His betrayal, if it exists, is only in the ambiguity of his identity—not in the quality of his attention. Judith’s final realization comes when she sees how thoroughly she has been used.

Her dreams of love were not merely naïve but actively exploited. The wolf’s arrival crystallizes this understanding.

Rather than betray herself further by clinging to a false hope in Nathaniel, she redirects her allegiance to the unknown. Her choice is both an act of resistance and a tragic recognition of all that has been lost.

Transformation and the Monstrous Other

Transformation lies at the heart of this story, both literal and symbolic. Judith undergoes a profound metamorphosis.

It is not one marked by external changes but internal, psychological, and emotional ones. She begins as a quiet, obedient young woman living in the shadow of her sister and the dictates of a conservative village.

Her identity is tightly controlled by societal norms and familial roles. But as she engages in the affair and encounters the stranger, she begins to change.

The concept of the werewolf—the man who turns into a beast—is not merely myth in this story. It becomes a metaphor for freedom from constraint and for embracing primal truth over cultivated deception.

Judith is drawn to this idea, even as it frightens her.
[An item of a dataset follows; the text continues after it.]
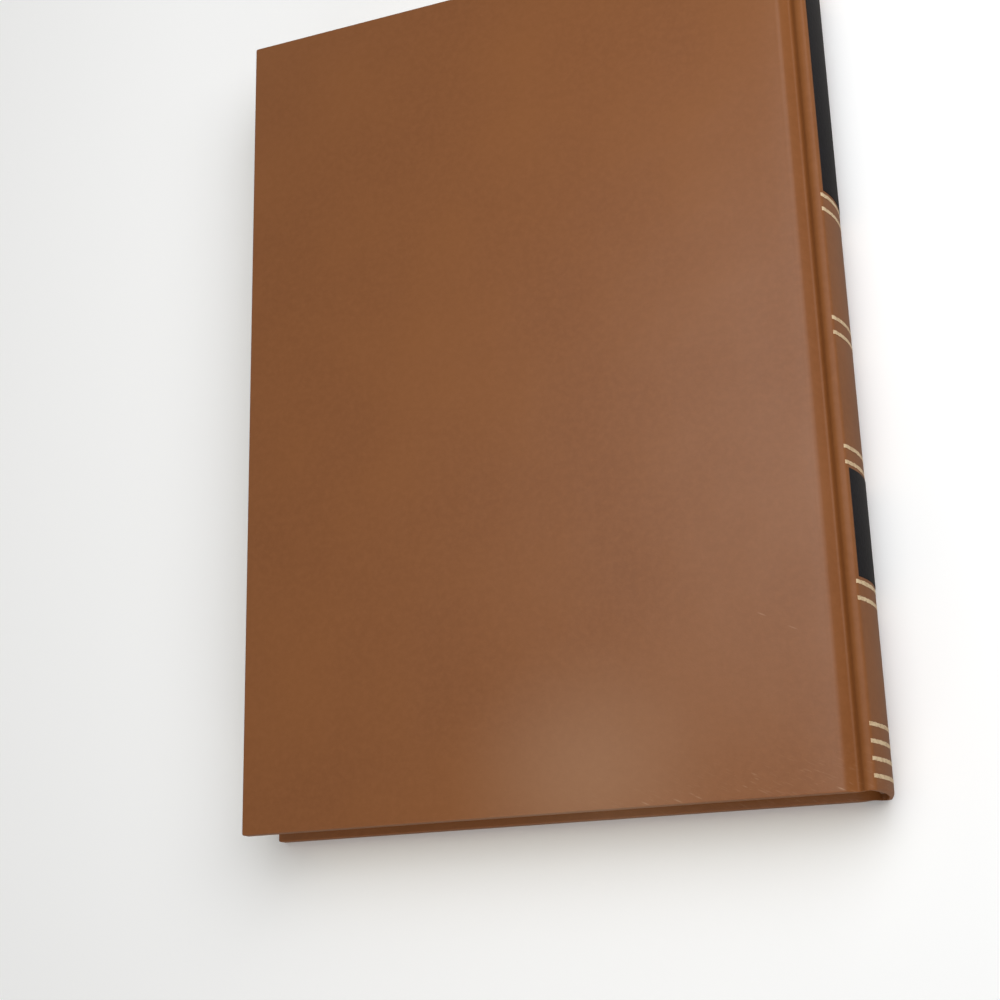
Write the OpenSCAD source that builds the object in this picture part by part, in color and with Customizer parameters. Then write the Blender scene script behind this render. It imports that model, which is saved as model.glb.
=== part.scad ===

She sees in the stranger a life unbound by shame.

In his books and riddles, she glimpses a world where transformation is possible. Nathaniel, in contrast, represents stasis and hypocrisy.

He lives within the rules but breaks them in secret. He pretends to be noble while acting cruelly.

The beast, real or imagined, is the only figure who is honest about his nature. When Judith lets the wolf into the hut, it is the culmination of her psychological evolution.

She is no longer the girl who believed a spell could deliver love. She has shed that skin, like the stranger in his tales.

She has emerged into someone willing to accept the monstrous not as evil, but as a new version of truth. In choosing the wolf, Judith embraces change, wildness, and a future she controls—even if it lies beyond the human world.